Odeh Friday is Accountability Lab Nigeria’s Country Director and brought a wealth of experience to the Lab’s global family when he led the establishment of a network lab in Nigeria. After earning a Bachelor of Science in Mathematics Degree from the University of Abuja, Odeh was placed at the National Space and Research Development Agency for his one-year service in the National Youth Service Corps.

“In that period I discovered and joined an organization called All Nigerian United Nations Students Association which promotes the ideals and principles of the UN like, no discrimination based on sex and religion, so it was exposing students to social injustice,” says Odeh. “That eventually led me to establish the United Nations Youth Association of Nigeria chapter at my alma-mater the University of Abuja.”

The aim of the United Nations Youth Association of Nigeria was to expose students to social justice issues as well as the ideals and principles of the United Nations. With the support of a team of volunteers, Odeh was able to coordinate this association throughout the country for three years until it had chapters at five universities around Nigeria. 

“My first full-time job was as the Monitoring and Evaluation Officer at the Association of Positive Youths Living with HIV/AIDS in Nigeria,” says Odeh. “I worked with them in eight states around the country trying to build the capacity of young people to protect themselves from contracting HIV/AIDS through the ABC prevention model. The Organization had support from Oxfam and I was with them for two years.”

After that, Odeh moved on to Save The Children (SCI) as an Intern with the Monitoring and Evaluation, Accountability and Learning Department, supporting development programs in the north and south in terms of data quality assurance, developing M&E tools. After six months of that, Odeh was hired by SCI’s Nutrition Department for the position of Records Management Consultant supporting the nutrition programs.

“After six months working on nutrition, I moved to a position within the same organization working with the Humanitarian team as the Child Protection Information Management System Officer,” explains Odeh. “For me it was more around my background of M&E – supporting their response efforts.

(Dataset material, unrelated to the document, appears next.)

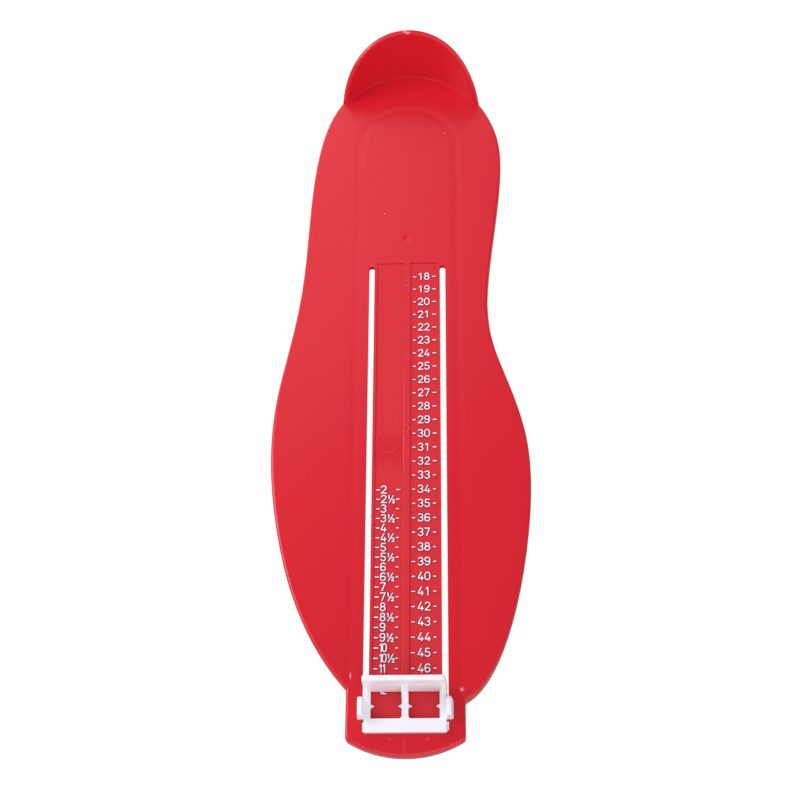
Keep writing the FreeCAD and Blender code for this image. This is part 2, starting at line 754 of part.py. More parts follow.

I ended up supporting UNICEF as well and managed the child protection database for SCI and the child protection working group across Nigeria.” 

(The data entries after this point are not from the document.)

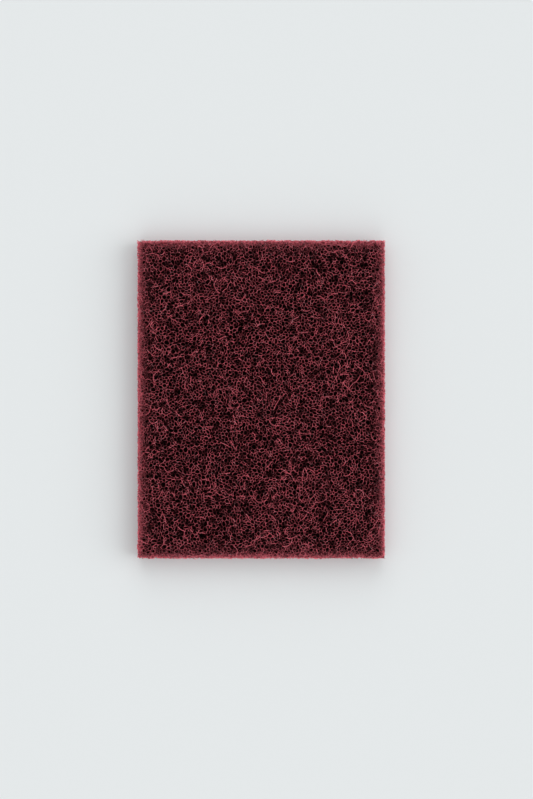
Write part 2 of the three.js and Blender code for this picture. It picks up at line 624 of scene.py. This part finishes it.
class Hollows:
    """The web's larger hollows under one face. The web dips into them, each to its own depth."""

    def __init__(self, sizes, rng):
        self.places = scattered_rows(sizes.hollow_spacing, sizes.hollow_unevenness, rng)
        self.radii = random_between(rng, sizes.hollow_least, sizes.hollow_most, len(self.places))
        self.depths = sizes.hollow_depth * rng.random(len(self.places)) ** MOSTLY_SHALLOW
        self.tree = KDTree(len(self.places))
        for index, (x, y) in enumerate(self.places):
            self.tree.insert((x, y, 0), index)
        self.tree.balance()

    def dip(self, line):
        """How far each point of the line dips."""
        found = [self.tree.find((x, y, 0)) for x, y, _ in line.tolist()]
        index = np.array([nearest for _, nearest, _ in found])
        away = np.array([distance for _, _, distance in found])
        return self.depths[index] * np.maximum(1 - (away / self.radii[index]) ** HOLLOW_FALL, 0)


def strands(knots, triangles):
    """Follows a net from knot to knot. At a knot, the two ways nearest a straight line are one strand."""
    ways = {}
    for knot, triangle in enumerate(triangles.tolist()):
        for first, second in zip(triangle, triangle[1:] + triangle[:1]):
            ways.setdefault((min(first, second), max(first, second)), []).append(knot)
    links = [way for way in ways.values() if len(way) == 2]
    at_knot = {}
    for link, way in enumerate(links):
        for knot in way:
            at_knot.setdefault(knot, []).append(link)

    carries_on = {}
    for knot, near in at_knot.items():
        headings = {}
        for link in near:
            first, second = links[link]
            along = knots[second if first == knot else first] - knots[knot]
            headings[link] = along / np.linalg.norm(along)
        pairs = [(a, b) for index, a in enumerate(near) for b in near[index + 1:]]
        if pairs:
            a, b = min(pairs, key=lambda pair: headings[pair[0]] @ headings[pair[1]])
            carries_on[a, knot] = b
            carries_on[b, knot] = a

    left = set(range(len(links)))
    ends = [(link, knot) for link, way in enumerate(links) for knot in way if (link, knot) not in carries_on]
    for link, knot in ends + [(link, way[0]) for link, way in enumerate(links)]:
        if link not in left:
            continue
        path = [knot]
        while link in left:
            left.discard(link)
            first, second = links[link]
            knot = second if first == knot else first
            path.append(knot)
            link = carries_on.get((link, knot))
        yield knots[path]


def die_cut(lines, sizes, layer, rng):
    """The runs of each line inside the die's line and in the layer's band, cut off near the die's line."""
    half = np.array((BLOCK_HIGH - BLOCK_LOW).xy) / 2 - sizes.diameter * layer.thicker * CUT_CLEARANCE
    middle = np.array((BLOCK_HIGH + BLOCK_LOW).xy) / 2
    for line in lines:
        reach = np.abs(line[:, :2] - middle) - half
        past = np.hypot(*np.maximum(reach + sizes.corner, 0).T)
        band = layer.band * rng.random() ** MOSTLY_DEEP
        kept = (past < sizes.corner) & (reach.max(axis=1) > -band)
        edges = np.flatnonzero(np.diff(np.concatenate(([0], kept.astype(int), [0]))))
        for start, end in edges.reshape(-1, 2):
            run = line[max(start - 1, 0):end + 1].copy()
            ends = half - sizes.fray * rng.random() ** MOSTLY_NEAR_DIE
            run[:, :2] = middle + np.clip(run[:, :2] - middle, -ends, ends)
            if len(run) > 1:
                yield run


def painted_light_and_shade(points, sizes):
    """Painted light and shade at each point: the first is 1 at a face or a cut side and falls to 0 deep in the
    web, as painted shade; the second is 1 at a cut side and falls away behind it, as painted light that pales
    the fibres.
    """
    below_face = np.minimum(points[:, 2] - BLOCK_LOW.z, BLOCK_HIGH.z - points[:, 2])
    middle = (BLOCK_LOW + BLOCK_HIGH) / 2
    half = (BLOCK_HIGH - BLOCK_LOW) / 2
    behind_side = np.minimum(
        half.x - np.abs(points[:, 0] - middle.x),
        half.y - np.abs(points[:, 1] - middle.y),
    )
    from_face = np.exp(-((np.maximum(below_face, 0) / sizes.face_light) ** SHADE_FALL))
    from_side = np.exp(-((np.maximum(behind_side, 0) / sizes.side_light) ** SHADE_FALL))
    return np.maximum(from_face, from_side), np.exp(-np.maximum(behind_side, 0) / sizes.edge_light_depth)


def tube_triangles(run):
    """How many triangles the tube along a run has, with its two caps."""
    return 2 * FIBRE_SIDES * (len(run) - 1) + 2 * (FIBRE_SIDES - 2)


def tubes(name, runs, radii, tones, sizes, rng):
    """A mesh of one thin tube along each run, thicker where resin has gathered, with attributes and map."""
    counts = np.array([len(run) for run in runs])
    points = np.concatenate(runs)
    place = np.arange(len(points))
    first = np.cumsum(counts) - counts
    last = first + counts - 1
    heading = points[np.minimum(place + 1, last.repeat(counts))]
    heading = heading - points[np.maximum(place - 1, first.repeat(counts))]
    heading /= np.maximum(np.linalg.norm(heading, axis=1, keepdims=True), LEAST_LENGTH)
    across = np.cross(heading + (LEAN, 0, 0), (0, 0, 1))
    across /= np.linalg.norm(across, axis=1, keepdims=True)
    up = np.cross(across, heading)

    body = random_between(rng, *BODY_SPREAD, len(runs)).repeat(counts)
    thickness = radii.repeat(counts) * (body + RESIN_MOST * rng.random(len(points)) ** RESIN_RARITY)
    turn = np.arange(FIBRE_SIDES) * 2 * math.pi / FIBRE_SIDES
    turn = turn + (rng.random(len(runs)) * 2 * math.pi).repeat(counts)[:, None]
    spoke = np.cos(turn)[:, :, None] * across[:, None] + np.sin(turn)[:, :, None] * up[:, None]
    rings = points[:, None] + thickness[:, None, None] * spoke

    ring = np.setdiff1d(place, last)
    side = np.arange(FIBRE_SIDES)
    here = ring[:, None] * FIBRE_SIDES
    there = here + FIBRE_SIDES
    turned = (side + 1) % FIBRE_SIDES
    walls = np.stack((here + side, there + side, there + turned, here + turned), axis=2)
    start_caps = first[:, None] * FIBRE_SIDES + side
    end_caps = last[:, None] * FIBRE_SIDES + side[::-1]
    faces = walls.reshape(-1, 4).tolist() + start_caps.tolist() + end_caps.tolist()
    mesh = bpy.data.meshes.new(name)
    mesh.from_pydata(rings.reshape(-1, 3), [], faces)
    mesh.shade_smooth()

    tone = tones.repeat(counts)
    # Painted shade by depth, and painted light near the cut sides, go into the mesh as attributes.
    painted_depth_light, cut = painted_light_and_shade(points, sizes)
    for name_in_mesh, values in ((TONE, tone), (PAINTED_LIGHT_AND_SHADE, painted_depth_light), (EDGE_LIGHT_NEARNESS, cut)):
        attribute = mesh.attributes.new(name_in_mesh, "FLOAT", "POINT")
        attribute.data.foreach_set("value", values.repeat(FIBRE_SIDES))
    mesh.uv_layers.new(name=BAKE_MAP).data.foreach_set("uv", bake_strips(counts, ring).ravel())
    return mesh


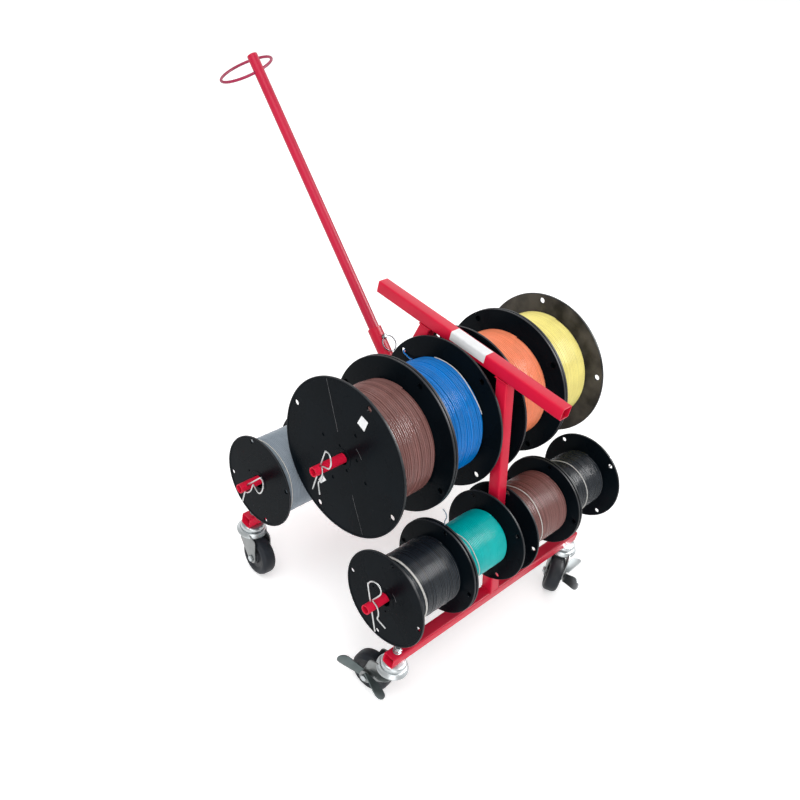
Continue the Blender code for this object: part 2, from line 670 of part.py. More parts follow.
def smooth_round_parts():
    """Shade round faces smooth and keep real edges sharp."""
    for part in parts.objects:
        if part.type == "MESH" and part.data.polygons:
            part.data.shade_smooth()
            part.data.set_sharp_from_angle(angle=math.radians(35))
        for step in part.modifiers:
            if step.type == "SCREW":
                step.use_smooth_shade = True


def centre_on_origin():
    """Shift the whole cart along Y so that the origin is under the middle of its box."""
    bpy.context.view_layer.update()
    graph = bpy.context.evaluated_depsgraph_get()
    reach = []
    for part in parts.objects:
        if part.type != "EMPTY":
            solid = part.evaluated_get(graph)
            mesh = solid.to_mesh()
            reach += [(part.matrix_world @ spot.co).y for spot in mesh.vertices]
            solid.to_mesh_clear()
    origin.location = (0, -round((max(reach) + min(reach)) / 2, 4), 0)
    bpy.context.view_layer.update()
    print("cart shifted along Y by", round(origin.location.y / MM, 1), "mm")


clear_scene()
materials = make_materials()
origin = bpy.data.objects.new("cart_origin", None)
parts.objects.link(origin)
make_frame()
make_axles()
for spools, axle_y, axle_z in ((TOP_SPOOLS, 0, TOP_AXLE_Z), (FRONT_SPOOLS, -LOW_AXLE_Y, LOW_AXLE_Z),
                               (REAR_SPOOLS, LOW_AXLE_Y, LOW_AXLE_Z)):
    for spool_row in spools:
        make_spool(*spool_row, axle_y, axle_z)
for caster_row in CASTERS:
    make_caster(*caster_row)
make_handle()
smooth_round_parts()
centre_on_origin()
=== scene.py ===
"""Looks for the rolling wire-spool cart: red powder-coated tube, black spools, wound wire, zinc casters.

X runs along the axles, +Y points to the handle end, +Z is up, and the floor is at Z = 0.
"""
import math

import bmesh
import bpy
from mathutils import Matrix, Vector


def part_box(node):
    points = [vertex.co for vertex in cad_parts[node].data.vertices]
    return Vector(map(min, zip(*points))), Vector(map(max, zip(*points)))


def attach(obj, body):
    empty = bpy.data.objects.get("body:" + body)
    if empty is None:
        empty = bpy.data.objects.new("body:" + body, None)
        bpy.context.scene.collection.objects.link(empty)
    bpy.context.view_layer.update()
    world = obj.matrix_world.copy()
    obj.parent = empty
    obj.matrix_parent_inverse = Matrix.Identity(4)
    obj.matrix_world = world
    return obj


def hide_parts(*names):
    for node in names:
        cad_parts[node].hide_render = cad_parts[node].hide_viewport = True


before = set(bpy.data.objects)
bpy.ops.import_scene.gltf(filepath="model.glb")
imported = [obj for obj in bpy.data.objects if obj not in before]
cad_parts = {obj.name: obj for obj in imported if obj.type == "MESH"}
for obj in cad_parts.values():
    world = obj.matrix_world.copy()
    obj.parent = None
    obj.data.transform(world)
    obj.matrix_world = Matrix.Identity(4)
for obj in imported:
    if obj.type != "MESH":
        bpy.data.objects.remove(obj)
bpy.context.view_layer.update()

MM = 0.001
X, Y, Z = Vector((1, 0, 0)), Vector((0, 1, 0)), Vector((0, 0, 1))


def centre_of(node):
    """Middle of a CAD node's box."""
    low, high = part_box(node)
    return (low + high) / 2


# ---------------------------------------------------------------- sizes, the same as the solids

CART_SHIFT = centre_of("top_bar").y           # the cart's own middle along Y
RAIL_LOW, RAIL_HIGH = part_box("front_rail")
BAR_LOW, BAR_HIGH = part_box("top_bar")
TUBE = RAIL_HIGH.z - RAIL_LOW.z
TUBE_WALL = 1.5 * MM
TUBE_CORNER = 2.6 * MM
RAIL_TOP = RAIL_HIGH.z
BAR_BOTTOM = BAR_LOW.z
LEG_FOOT_Y = 187.8 * MM
LEG_HEAD_Y = 84.9 * MM
TOP_AXLE_Z = centre_of("top_axle").z
AXLE_RADIUS = 8 * MM
AXLE_WALL = 1.6 * MM
AXLE_HOLE = AXLE_RADIUS + 0.35 * MM
THROUGH = 60 * MM                             # length of a cutter that goes right through a tube
GAP = 0.3 * MM                                # left between pieces that rest on each other
CLIP_X = 295 * MM
CLIP_WIRE = 1.3 * MM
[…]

Odeh was among the people who established the Child Protection Information System (CPIMS) database in Nigeria and supported all NGOs (including the Ministry of Women Affairs) implementing the CPIMS database across the country for four years. During this time he managed over 15 CPIMS assistants and also trained over 500 child protection officers, case workers and ministry of women affairs case management officers, and CPIMS officers.

Establishing Accountability Lab Nigeria

“In the process of doing all this work I realised that some of the most significant gaps in the humanitarian response efforts in the northern states of Nigeria had to do with accountability,” explains Odeh. “So I began thinking about and researching efforts to strengthen accountability and I discovered Accountability Lab so I approached the Executive Director Blair Glencorse about establishing a network lab in Nigeria.” 

Accountability Lab Nigeria was officially established in 2017 and in the same year the first edition of Integrity Icon Nigeria was run with the support  of the Ford Foundation. Odeh maintained his position at SCI  while leading the establishment of AL Nigeria for the first year but in 2018, Odeh left his job to focus on building the Lab. The team managed to get a grant and used that to start building systems and recruiting people to put systems in place.

“2018 was a big year for us because we rolled out three more of our campaigns,” explains Odeh. “We ran the first edition of Voice2Rep with the support of the Netherlands Government, we ran our first cohort of the Accountability Incubator with the support of the MacArthur Foundation and we also established the SDG16 Innovation Challenge with support from the Canadian Government. This was all in the same year we ran our second edition of Integrity Icon Nigeria with the support of the Ford and MacArthur Foundations.”

Four years since the establishment of AL Nigeria, Odeh says he’s most proud of the team they’ve been able to build, growing from just four volunteers to 12 full-time staff members and eight volunteers. He credits the team’s hard work for growing their donor base significantly to gain the support of more organizations such as Voice, Luminate, NED and the UNDP. They’ve also been able to introduce more programs including the Civic Action Teams (CivActs) and the Peace and Social Cohesion Innovation Challenge.

I’m really excited about the growth of the programs,” says Odeh. “Growth means more opportunities to make an impact with our work but there are still limits in terms of the resources we have to reach out to young people to participate in our programs. It has been challenging but now we have a clear direction and a strong Board of Directors and now we’re also trying to build an Advisory Council for the Board. The mission of AL is to ensure that governance works for citizens. My hope for the future is for Accountability Lab Nigeria to play a significant role in the communities in which we operate.”